[START]

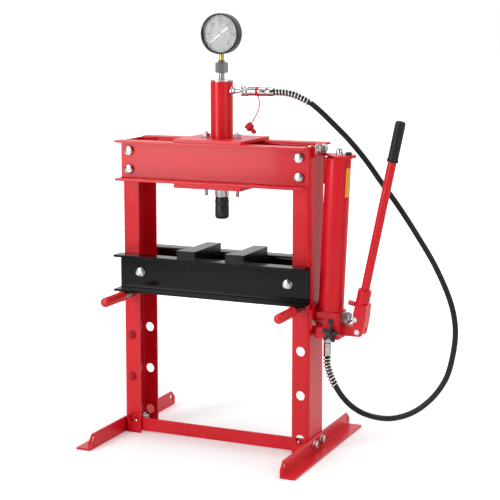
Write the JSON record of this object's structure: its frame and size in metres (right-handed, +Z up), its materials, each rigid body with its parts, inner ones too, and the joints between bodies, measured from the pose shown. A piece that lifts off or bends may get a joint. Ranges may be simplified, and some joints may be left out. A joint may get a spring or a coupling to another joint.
{
  "type": "hydraulic shop press",
  "caption": "Bolted H-frame shop press: hand-pumped hydraulic ram with pressure gauge above a height-adjustable channel bed on pins.",
  "frame": {"origin": "on the floor, under the middle of the footprint box of the press with its pump and handle, the hose left out", "axes": "+Z up, -Y towards the operator, +X towards the hand pump; the ram axis is at X = -0.0898 m"},
  "size_m": [0.8763, 0.458, 1.0575],
  "materials": {
    "red_paint": "gloss",
    "zinc": "satin",
    "chrome": "polished",
    "brass": "satin",
    "black_steel": "blackened",
    "black_paint": "semi-gloss",
    "cast_iron": "as cast",
    "dial_white": "matte",
    "hose_rubber": "matte",
    "red_plastic": "satin",
    "black_plastic": "matte"
  },
  "bodies": {
    "frame": {"coupler_nipple": "zinc", "cylinder_cap": "zinc", "dust_cap": "red_plastic", "foot_bolt_left_front": "zinc", "foot_bolt_left_rear": "zinc", "foot_bolt_right_front": "zinc", "foot_bolt_right_rear": "zinc", "front_head_beam": "red_paint", "fulcrum_pin": "zinc", "gauge_adapter": "chrome", "gauge_case": "black_paint", "gauge_dial": "dial_white", "gauge_socket": "brass", "head_bolt_left_lower": "zinc", "head_bolt_left_upper": "zinc", "head_bolt_right_lower": "zinc", "head_bolt_right_upper": "zinc", "hose_fitting": "zinc", "left_foot": "red_paint", "left_post": "red_paint", "lower_brace": "red_paint", "lower_mount_plate": "red_paint", "plate_stud_left": "zinc", "plate_stud_right": "zinc", "pressure_hose": "hose_rubber", "pump_base": "red_paint", "pump_bracket_bolt_front": "zinc", "pump_bracket_bolt_rear": "zinc", "pump_gland": "zinc", "pump_hose_ferrule": "zinc", "pump_lug_bolt_front": "zinc", "pump_lug_bolt_rear": "zinc", "pump_top_bracket": "red_paint", "ram_cylinder": "red_paint", "rear_head_beam": "red_paint", "reservoir": "red_paint", "return_spring": "black_steel", "right_foot": "red_paint", "right_post": "red_paint", "upper_mount_plate": "red_paint"},
    "ram": {"piston_rod": "chrome", "pressing_head": "black_steel"},
    "bed": {"bed_front_channel": "black_paint", "bed_rear_channel": "black_paint", "bed_bolt_left": "zinc", "bed_bolt_right": "zinc"},
    "pin_left": {"support_pin_left": "zinc"},
    "pin_right": {"support_pin_right": "zinc"},
    "arbor_left": {"arbor_plate_left": "cast_iron"},
    "arbor_right": {"arbor_plate_right": "cast_iron"},
    "pump_lever": {"handle_socket": "red_paint", "drive_pin": "zinc", "lock_screw": "red_paint"},
    "handle": {"handle_tube": "red_paint", "handle_grip": "hose_rubber"},
    "plunger": {"plunger": "chrome"},
    "knob": {"release_knob": "black_plastic"},
    "needle": {"gauge_needle": "dial_white"},
    "nut": {"coupler_nut": "zinc"},
    "vent": {"vent_cap": "zinc"}
  },
  "joints": [
    {"name": "ram_travel", "type": "slide", "parent": "frame", "child": "ram", "axis": [0, 0, -1], "range_m": [0, 0.15], "stiffness_N_per_m": 600, "springref_m": -0.1, "deforming": ["return_spring"]},
    {"name": "bed_lift", "type": "slide", "parent": "frame", "child": "bed", "axis": [0, 0, 1], "range_m": [0, 0.1]},
    {"name": "left_pin_pull", "type": "slide", "parent": "frame", "child": "pin_left", "axis": [0, -1, 0], "range_m": [0, 0.11]},
    {"name": "right_pin_pull", "type": "slide", "parent": "frame", "child": "pin_right", "axis": [0, -1, 0], "range_m": [0, 0.11]},
    {"name": "left_arbor_slide", "type": "slide", "parent": "bed", "child": "arbor_left", "axis": [-1, 0, 0], "range_m": [0, 0.1]},
    {"name": "right_arbor_slide", "type": "slide", "parent": "bed", "child": "arbor_right", "axis": [1, 0, 0], "range_m": [0, 0.1]},
    {"name": "pump_stroke", "type": "hinge", "parent": "frame", "child": "pump_lever", "pos_m": [0.27019, 0, 0.3072], "axis": [0, 1, 0], "range_deg": [-5, 35]},
    {"name": "plunger_travel", "type": "slide", "parent": "frame", "child": "plunger", "axis": [1, 0, 0], "range_m": [-0.004, 0.02]},
    {"name": "handle_pull", "type": "slide", "parent": "pump_lever", "child": "handle", "axis": [0.202, 0, 0.9794], "range_m": [0, 0.08]},
    {"name": "release_turn", "type": "hinge", "parent": "frame", "child": "knob", "pos_m": [0.21319, 0, 0.3045], "axis": [0, 1, 0], "range_deg": [0, 540]},
    {"name": "needle_swing", "type": "hinge", "parent": "frame", "child": "needle", "pos_m": [-0.08981, 0, 1.0085], "axis": [0, 1, 0], "range_deg": [0, 270], "stiffness_Nm_per_rad": 0.001, "springref_deg": -11.46},
    {"name": "coupling_nut_turn", "type": "hinge", "parent": "frame", "child": "nut", "pos_m": [-0.02981, 0, 0.871], "axis": [1, 0, 0], "continuous": true},
    {"name": "vent_turn", "type": "hinge", "parent": "frame", "child": "vent", "pos_m": [0.21619, 0, 0.73], "axis": [0, 0, 1], "range_deg": [0, 360]}
  ],
  "couplings": [
    {"joint": "plunger_travel", "follows": "pump_stroke", "m_per_rad": 0.0298}
  ]
}
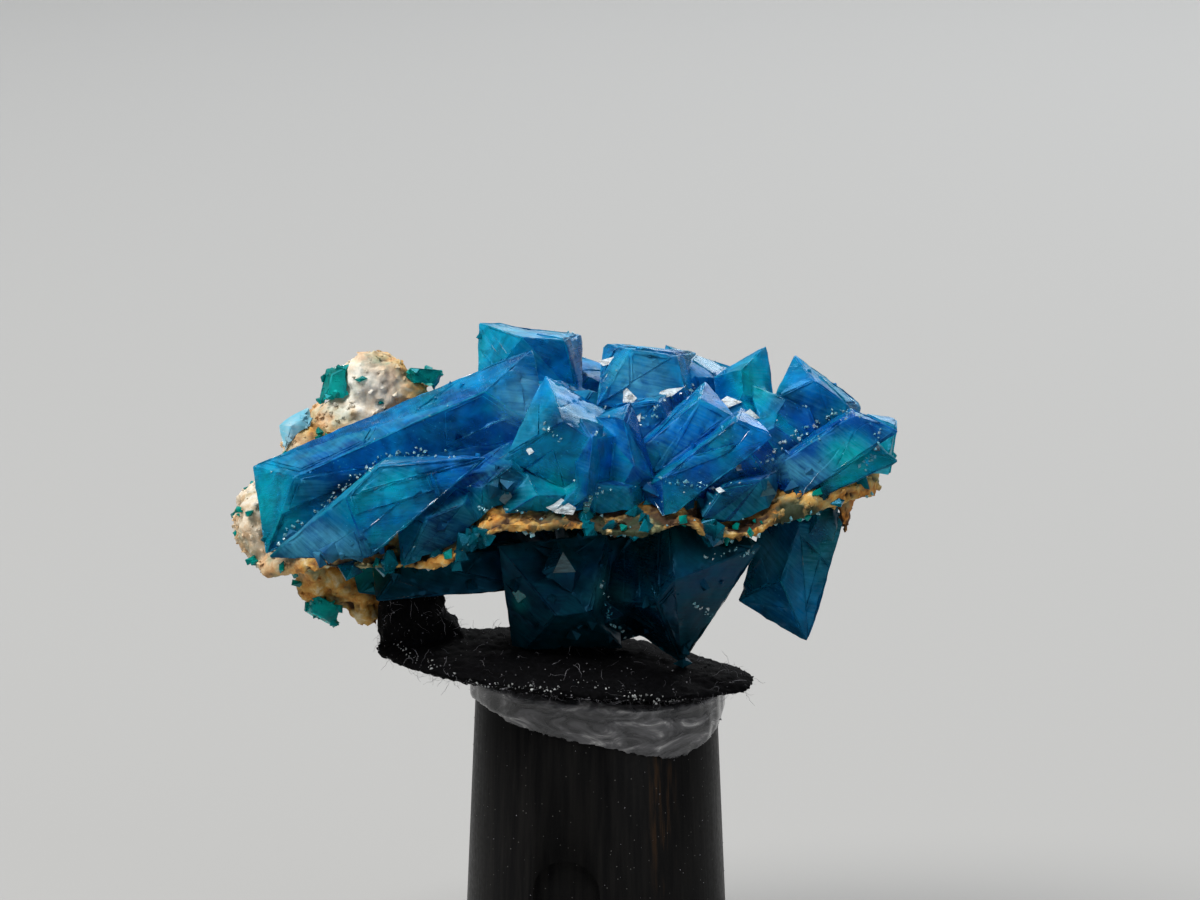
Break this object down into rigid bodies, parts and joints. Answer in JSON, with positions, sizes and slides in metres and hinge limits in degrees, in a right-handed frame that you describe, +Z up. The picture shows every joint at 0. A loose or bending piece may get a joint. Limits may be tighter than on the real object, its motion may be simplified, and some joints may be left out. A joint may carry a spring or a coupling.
{
  "type": "liroconite crystal specimen on a mounting peg",
  "caption": "Blue wedge-shaped crystals grown on both sides of an iron-stained rock plate, held by black putty on a tapered black peg.",
  "frame": {"origin": "centre of the peg's foot, on the surface that the specimen stands on", "axes": "+Z up along the peg, +X along the length of the rock plate, -Y towards the side that shows best"},
  "size_m": [0.017, 0.0086, 0.0171],
  "materials": {
    "black_peg": "satin black with faint scratches and pale specks",
    "black_putty": "matt black, with lint and fibres stuck to it",
    "clear_glue": "glossy smoke-grey",
    "stained_rock": "rough, cream to ochre and rust, with teal stains",
    "blue_crystal": "see-through deep blue to teal, in part frosted",
    "dark_crystal": "see-through dark teal-blue",
    "teal_crystal": "see-through teal"
  },
  "bodies": {
    "root": {"peg": "black_peg", "putty_pad": "black_putty", "glue_collar": "clear_glue", "rock_plate": "stained_rock", "upper_crystals": "blue_crystal", "lower_crystals": "dark_crystal", "pendant_crystal": "blue_crystal", "knob_crystal": "teal_crystal", "knob_side_crystal": "teal_crystal", "ridge_crystal": "teal_crystal", "tongue_crystal": "teal_crystal"}
  },
  "joints": []
}
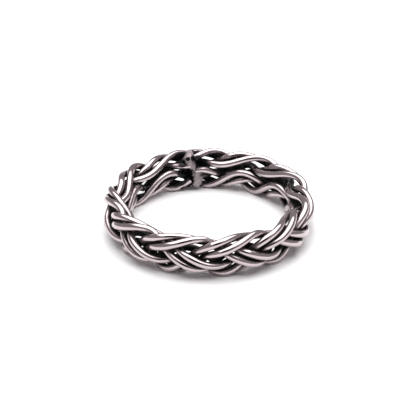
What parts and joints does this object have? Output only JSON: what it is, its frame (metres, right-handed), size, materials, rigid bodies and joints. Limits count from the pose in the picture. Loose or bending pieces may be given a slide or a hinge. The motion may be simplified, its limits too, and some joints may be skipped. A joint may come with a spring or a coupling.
{
  "type": "braided band ring",
  "caption": "Finger ring of round silver wires plaited into an openwork band and closed by a soldered joint.",
  "frame": {"origin": "on the surface that the ring lies on, under the middle of the finger hole", "axes": "+Z along the finger's axis, up from the surface; the side that faces the viewer in the picture is at -Y and its right at +X"},
  "size_m": [0.023, 0.023, 0.0047],
  "materials": {
    "silver": "polished",
    "solder": "matte"
  },
  "bodies": {
    "root": {"strand_1": "silver", "strand_2": "silver", "strand_3": "silver", "strand_4": "silver", "solder_joint": "solder"}
  },
  "joints": []
}
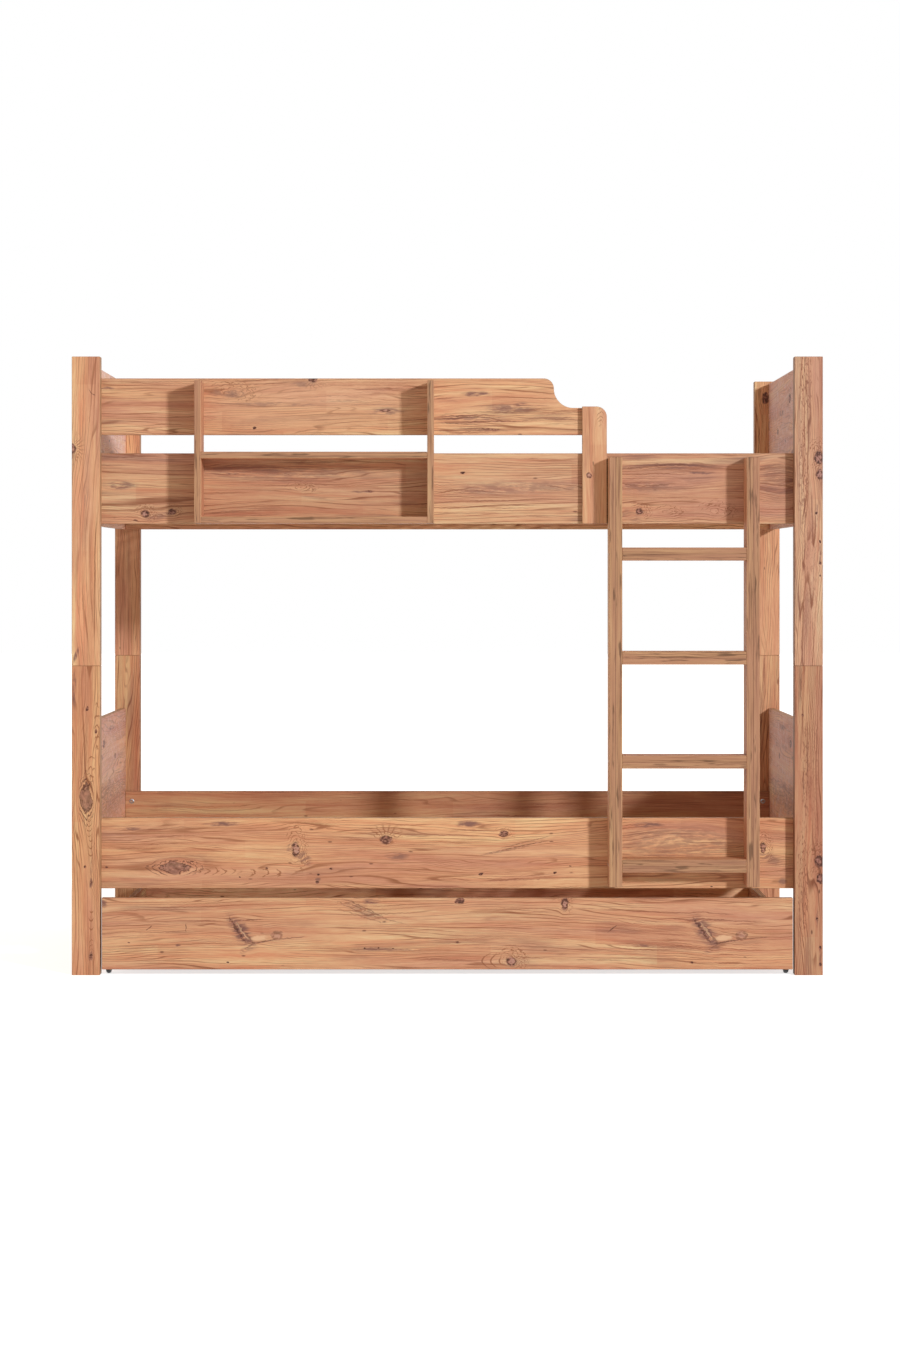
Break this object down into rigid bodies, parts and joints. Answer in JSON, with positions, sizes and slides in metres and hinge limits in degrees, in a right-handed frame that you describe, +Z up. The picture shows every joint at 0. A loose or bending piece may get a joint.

[END]

▶ TASK TO COMPLETE: Check each line of the data above for the word "hinge", then state how many lines have it. Give the number alone.

▶ TASK RESPONSE: 8